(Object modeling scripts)
___
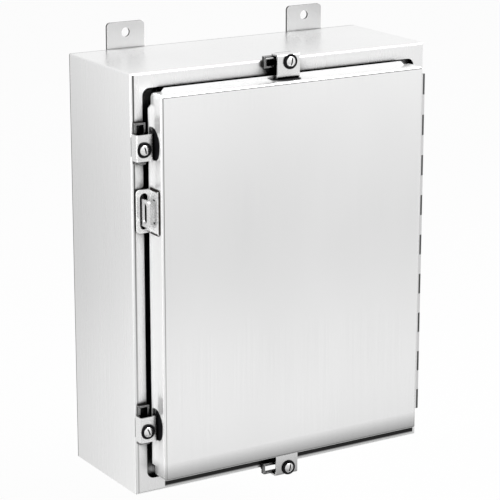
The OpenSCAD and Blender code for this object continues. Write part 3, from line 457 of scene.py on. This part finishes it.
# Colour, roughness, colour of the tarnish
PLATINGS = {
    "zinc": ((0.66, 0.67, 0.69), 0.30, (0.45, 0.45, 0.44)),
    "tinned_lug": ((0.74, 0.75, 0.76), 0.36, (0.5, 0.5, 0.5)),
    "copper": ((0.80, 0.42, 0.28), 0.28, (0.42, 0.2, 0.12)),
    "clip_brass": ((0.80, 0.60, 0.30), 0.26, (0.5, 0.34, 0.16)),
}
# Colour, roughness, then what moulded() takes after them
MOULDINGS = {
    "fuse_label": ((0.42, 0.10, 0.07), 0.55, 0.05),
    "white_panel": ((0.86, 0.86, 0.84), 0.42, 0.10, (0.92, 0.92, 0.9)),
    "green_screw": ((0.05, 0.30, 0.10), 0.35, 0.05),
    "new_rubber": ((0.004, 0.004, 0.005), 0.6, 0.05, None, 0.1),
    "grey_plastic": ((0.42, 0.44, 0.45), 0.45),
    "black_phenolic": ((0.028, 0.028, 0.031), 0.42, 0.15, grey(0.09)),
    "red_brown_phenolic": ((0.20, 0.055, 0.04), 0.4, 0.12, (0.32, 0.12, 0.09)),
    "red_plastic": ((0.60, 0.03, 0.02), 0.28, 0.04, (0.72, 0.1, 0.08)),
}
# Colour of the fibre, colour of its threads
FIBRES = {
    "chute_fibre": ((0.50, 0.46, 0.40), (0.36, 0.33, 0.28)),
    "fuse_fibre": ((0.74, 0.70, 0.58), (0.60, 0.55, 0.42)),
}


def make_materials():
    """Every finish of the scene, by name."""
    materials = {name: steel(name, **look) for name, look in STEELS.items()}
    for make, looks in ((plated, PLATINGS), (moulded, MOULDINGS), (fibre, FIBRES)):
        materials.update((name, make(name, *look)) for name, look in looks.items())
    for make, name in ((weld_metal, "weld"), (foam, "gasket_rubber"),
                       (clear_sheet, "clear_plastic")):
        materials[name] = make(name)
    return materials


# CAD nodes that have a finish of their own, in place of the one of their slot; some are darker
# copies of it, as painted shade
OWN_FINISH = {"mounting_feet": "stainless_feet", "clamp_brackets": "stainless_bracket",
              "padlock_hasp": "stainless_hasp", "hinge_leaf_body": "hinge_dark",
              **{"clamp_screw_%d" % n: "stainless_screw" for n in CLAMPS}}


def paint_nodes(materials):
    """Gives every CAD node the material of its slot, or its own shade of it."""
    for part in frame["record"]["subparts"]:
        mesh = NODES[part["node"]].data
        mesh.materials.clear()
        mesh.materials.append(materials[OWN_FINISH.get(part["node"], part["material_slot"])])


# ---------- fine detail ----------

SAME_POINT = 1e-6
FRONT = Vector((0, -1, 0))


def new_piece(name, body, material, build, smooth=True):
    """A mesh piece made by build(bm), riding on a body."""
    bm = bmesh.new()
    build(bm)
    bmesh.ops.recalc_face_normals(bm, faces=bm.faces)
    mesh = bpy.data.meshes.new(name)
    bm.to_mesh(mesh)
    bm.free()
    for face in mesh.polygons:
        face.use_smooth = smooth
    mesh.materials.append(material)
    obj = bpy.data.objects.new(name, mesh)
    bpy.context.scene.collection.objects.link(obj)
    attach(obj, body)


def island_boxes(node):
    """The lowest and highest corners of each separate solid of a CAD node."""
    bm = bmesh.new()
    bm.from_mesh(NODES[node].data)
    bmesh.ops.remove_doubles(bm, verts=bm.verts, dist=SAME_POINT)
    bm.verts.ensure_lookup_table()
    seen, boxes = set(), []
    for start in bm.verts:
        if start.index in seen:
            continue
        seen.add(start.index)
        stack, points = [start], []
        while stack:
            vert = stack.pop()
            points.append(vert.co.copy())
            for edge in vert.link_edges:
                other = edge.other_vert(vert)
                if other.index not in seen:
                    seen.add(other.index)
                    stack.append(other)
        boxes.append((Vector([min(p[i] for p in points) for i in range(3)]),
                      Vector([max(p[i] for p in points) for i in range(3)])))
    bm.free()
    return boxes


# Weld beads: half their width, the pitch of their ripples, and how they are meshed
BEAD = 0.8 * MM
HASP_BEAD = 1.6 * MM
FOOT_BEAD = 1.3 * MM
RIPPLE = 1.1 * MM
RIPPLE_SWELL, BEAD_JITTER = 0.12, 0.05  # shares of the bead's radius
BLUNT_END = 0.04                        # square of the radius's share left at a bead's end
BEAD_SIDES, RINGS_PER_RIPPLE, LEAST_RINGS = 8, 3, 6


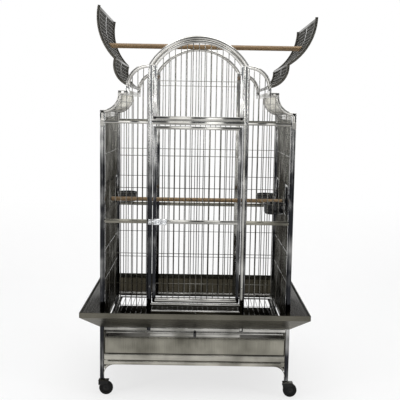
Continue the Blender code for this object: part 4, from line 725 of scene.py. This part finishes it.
___
▶ The request:
Each entry above is to be quoted exactly.

▶ Answer to this task:
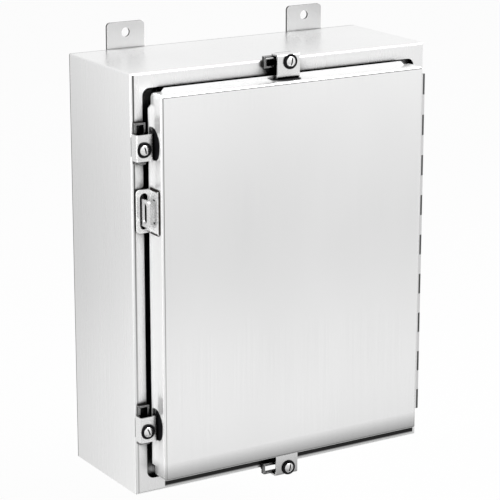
The OpenSCAD and Blender code for this object continues. Write part 3, from line 457 of scene.py on. This part finishes it.
# Colour, roughness, colour of the tarnish
PLATINGS = {
    "zinc": ((0.66, 0.67, 0.69), 0.30, (0.45, 0.45, 0.44)),
    "tinned_lug": ((0.74, 0.75, 0.76), 0.36, (0.5, 0.5, 0.5)),
    "copper": ((0.80, 0.42, 0.28), 0.28, (0.42, 0.2, 0.12)),
    "clip_brass": ((0.80, 0.60, 0.30), 0.26, (0.5, 0.34, 0.16)),
}
# Colour, roughness, then what moulded() takes after them
MOULDINGS = {
    "fuse_label": ((0.42, 0.10, 0.07), 0.55, 0.05),
    "white_panel": ((0.86, 0.86, 0.84), 0.42, 0.10, (0.92, 0.92, 0.9)),
    "green_screw": ((0.05, 0.30, 0.10), 0.35, 0.05),
    "new_rubber": ((0.004, 0.004, 0.005), 0.6, 0.05, None, 0.1),
    "grey_plastic": ((0.42, 0.44, 0.45), 0.45),
    "black_phenolic": ((0.028, 0.028, 0.031), 0.42, 0.15, grey(0.09)),
    "red_brown_phenolic": ((0.20, 0.055, 0.04), 0.4, 0.12, (0.32, 0.12, 0.09)),
    "red_plastic": ((0.60, 0.03, 0.02), 0.28, 0.04, (0.72, 0.1, 0.08)),
}
# Colour of the fibre, colour of its threads
FIBRES = {
    "chute_fibre": ((0.50, 0.46, 0.40), (0.36, 0.33, 0.28)),
    "fuse_fibre": ((0.74, 0.70, 0.58), (0.60, 0.55, 0.42)),
}


def make_materials():
    """Every finish of the scene, by name."""
    materials = {name: steel(name, **look) for name, look in STEELS.items()}
    for make, looks in ((plated, PLATINGS), (moulded, MOULDINGS), (fibre, FIBRES)):
        materials.update((name, make(name, *look)) for name, look in looks.items())
    for make, name in ((weld_metal, "weld"), (foam, "gasket_rubber"),
                       (clear_sheet, "clear_plastic")):
        materials[name] = make(name)
    return materials


# CAD nodes that have a finish of their own, in place of the one of their slot; some are darker
# copies of it, as painted shade
OWN_FINISH = {"mounting_feet": "stainless_feet", "clamp_brackets": "stainless_bracket",
              "padlock_hasp": "stainless_hasp", "hinge_leaf_body": "hinge_dark",
              **{"clamp_screw_%d" % n: "stainless_screw" for n in CLAMPS}}


def paint_nodes(materials):
    """Gives every CAD node the material of its slot, or its own shade of it."""
    for part in frame["record"]["subparts"]:
        mesh = NODES[part["node"]].data
        mesh.materials.clear()
        mesh.materials.append(materials[OWN_FINISH.get(part["node"], part["material_slot"])])


# ---------- fine detail ----------

SAME_POINT = 1e-6
FRONT = Vector((0, -1, 0))


def new_piece(name, body, material, build, smooth=True):
    """A mesh piece made by build(bm), riding on a body."""
    bm = bmesh.new()
    build(bm)
    bmesh.ops.recalc_face_normals(bm, faces=bm.faces)
    mesh = bpy.data.meshes.new(name)
    bm.to_mesh(mesh)
    bm.free()
    for face in mesh.polygons:
        face.use_smooth = smooth
    mesh.materials.append(material)
    obj = bpy.data.objects.new(name, mesh)
    bpy.context.scene.collection.objects.link(obj)
    attach(obj, body)


def island_boxes(node):
    """The lowest and highest corners of each separate solid of a CAD node."""
    bm = bmesh.new()
    bm.from_mesh(NODES[node].data)
    bmesh.ops.remove_doubles(bm, verts=bm.verts, dist=SAME_POINT)
    bm.verts.ensure_lookup_table()
    seen, boxes = set(), []
    for start in bm.verts:
        if start.index in seen:
            continue
        seen.add(start.index)
        stack, points = [start], []
        while stack:
            vert = stack.pop()
            points.append(vert.co.copy())
            for edge in vert.link_edges:
                other = edge.other_vert(vert)
                if other.index not in seen:
                    seen.add(other.index)
                    stack.append(other)
        boxes.append((Vector([min(p[i] for p in points) for i in range(3)]),
                      Vector([max(p[i] for p in points) for i in range(3)])))
    bm.free()
    return boxes


# Weld beads: half their width, the pitch of their ripples, and how they are meshed
BEAD = 0.8 * MM
HASP_BEAD = 1.6 * MM
FOOT_BEAD = 1.3 * MM
RIPPLE = 1.1 * MM
RIPPLE_SWELL, BEAD_JITTER = 0.12, 0.05  # shares of the bead's radius
BLUNT_END = 0.04                        # square of the radius's share left at a bead's end
BEAD_SIDES, RINGS_PER_RIPPLE, LEAST_RINGS = 8, 3, 6


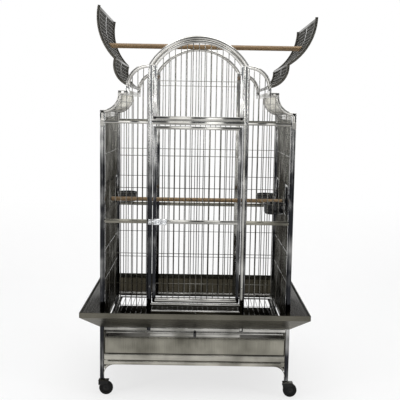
Continue the Blender code for this object: part 4, from line 725 of scene.py. This part finishes it.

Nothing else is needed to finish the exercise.